I thanked them, a lot, maybe too much. They watched me drive ahead and make a really careful three-point turn. I could have been filmed for a driver’s education videotape. As I passed them, the boys with the guns, I waved out the window and called, “Thank you,” again. In my side view mirror, I saw one of them walk to a tank by the road and open its door. Wow, a tank. Gigantic guns on necks and tanks.
Civilians don’t see this everyday. This, being nothing, really, when it comes to what we could see, but do not. Yet, for me, it was compelling, and halting, and it made my brain leap to where those rifles might go, what they might do, or what they have already done. We do not get to know how these men and women live each day, whether they run nineteen miles each morning, or sit in a class with notebooks or choose the chicken or the fish. We do not know what they do if they have a stomach ache, or a worry or a fear, if they say, or if they think they shouldn’t. We do not get to know what it is like to aim and fire.

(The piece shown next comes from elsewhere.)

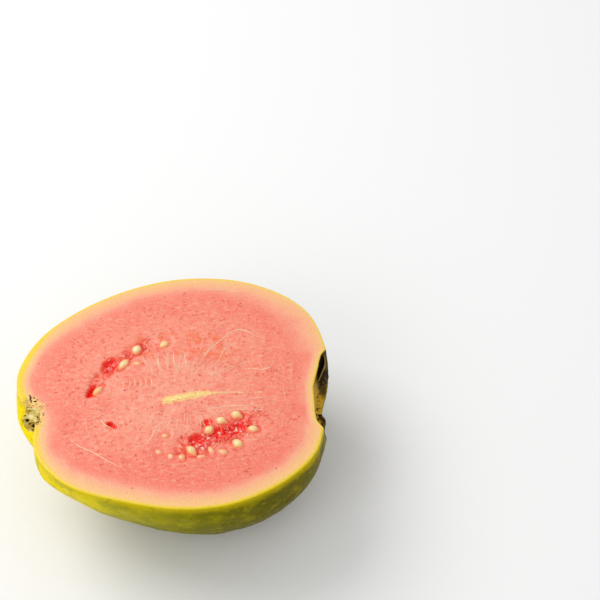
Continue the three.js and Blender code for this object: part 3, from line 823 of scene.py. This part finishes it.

These are people who are not like the rest of us. They make a choice that will change them, unalterably. They have committed to the possibility that they may kill another person. If I draped a rifle over my chest for eight seconds, I would be different from that moment on. I would stand up with new strength. I would think with new vision, with gravity. I could not perceive what would happen to me if I ever had to use it, even on a practice target. I am changed for having seen one up close.
I found the main gate and took my place in a line of cars, waiting to be escorted to a noontime press conference. Another soldier logged my identification, opened the doors and trunk and checked inside. What did he make of the New York City Ballet beach towel or stash of soccer balls, I did not know.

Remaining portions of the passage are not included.